I am frustrated...with myself and with my body.
I got up this morning with a genius idea to cover my blister in the back of my ankle so I could go for a walk since my arm still hurts ridiculously. I put my shoes on and was limping by the time we were out the door. I know limping a three mile walk is going to do nothing but cause me different pain.
Yesterday's bike ride felt good at the time, but know I think I may have done more damage to my arm as now the pain radiates from my shoulder blade to my elbow.
I came back home this morning after dropping off the kids and crawled back in bed. It seems like I take one step forward only to take two back.

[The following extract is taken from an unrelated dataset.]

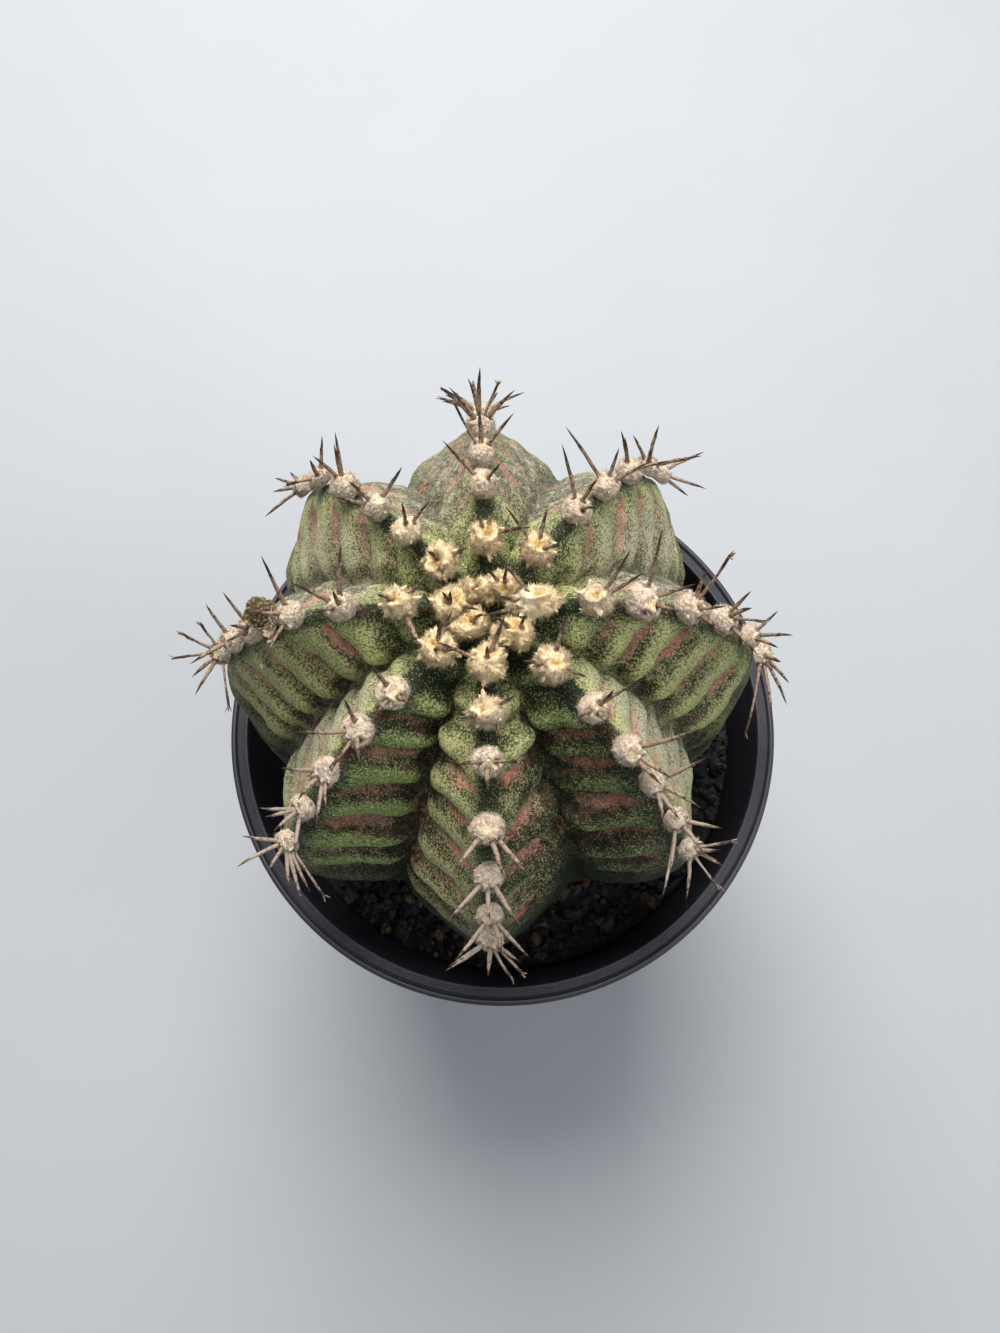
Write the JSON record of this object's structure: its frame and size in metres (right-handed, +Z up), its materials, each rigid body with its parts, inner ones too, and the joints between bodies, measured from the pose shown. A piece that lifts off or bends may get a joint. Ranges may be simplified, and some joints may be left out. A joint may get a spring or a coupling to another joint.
{
  "type": "potted cactus",
  "caption": "Globular cactus with sharp banded ribs, woolly cushions and curved spines, growing in a round black plastic nursery pot filled with gritty soil.",
  "frame": {"origin": "centre of the pot's flat base", "axes": "+Z up through the plant, -Y towards the front, from where the picture was taken, and +X to the right"},
  "size_m": [0.0753, 0.0769, 0.1091],
  "materials": {
    "pot_plastic": "satin",
    "soil": "matte",
    "skin": "satin",
    "wool": "matte",
    "spine": "satin",
    "dried_petal": "matte"
  },
  "bodies": {
    "root": {"pot": "pot_plastic", "soil": "soil", "cactus_body": "skin", "dried_flower": "dried_petal", "areole_right_1": "wool", "areole_right_2": "wool", "areole_right_3": "wool", "areole_right_4": "wool", "areole_right_5": "wool", "areole_right_6": "wool", "areole_right_7": "wool", "areole_back_right_1": "wool", "areole_back_right_2": "wool", "areole_back_right_3": "wool", "areole_back_right_4": "wool", "areole_back_right_5": "wool", "areole_back_right_6": "wool", "areole_back_right_7": "wool", "areole_back_1": "wool", "areole_back_2": "wool", "areole_back_3": "wool", "areole_back_4": "wool", "areole_back_5": "wool", "areole_back_6": "wool", "areole_back_7": "wool", "areole_back_left_1": "wool", "areole_back_left_2": "wool", "areole_back_left_3": "wool", "areole_back_left_4": "wool", "areole_back_left_5": "wool", "areole_back_left_6": "wool", "areole_back_left_7": "wool", "areole_left_1": "wool", "areole_left_2": "wool", "areole_left_3": "wool", "areole_left_4": "wool", "areole_left_5": "wool", "areole_left_6": "wool", "areole_left_7": "wool", "areole_front_left_1": "wool", "areole_front_left_2": "wool", "areole_front_left_3": "wool", "areole_front_left_4": "wool", "areole_front_left_5": "wool", "areole_front_left_6": "wool", "areole_front_left_7": "wool", "areole_front_1": "wool", "areole_front_2": "wool", "areole_front_3": "wool", "areole_front_4": "wool", "areole_front_5": "wool", "areole_front_6": "wool", "areole_front_7": "wool", "areole_front_right_1": "wool", "areole_front_right_2": "wool", "areole_front_right_3": "wool", "areole_front_right_4": "wool", "areole_front_right_5": "wool", "areole_front_right_6": "wool", "areole_front_right_7": "wool"}
  },
  "joints": []
}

This afternoon I am going to try and get some activity in with my daughter. We are going to "Party Off the Pounds" with a Richard Simmons DVD...minus the shoes and arm movements. It is 4pm and I haven't even made it to 50% on my ActiveLink. I feel like a failure, epecially when I want to exercise and can't, or shouldn't, so my injuries can heal.
My eating was ok today, not great, but ok considering. By the time I have dinner, I will use the rest of my weeklies. I am still tracking every bite.
I am so ready for something fabulous to happen. Sometimes it feels like we have more bad than good and I really think in life there should be more of a balance.
Hoping tomorrow is a better day...
Onto Day 32...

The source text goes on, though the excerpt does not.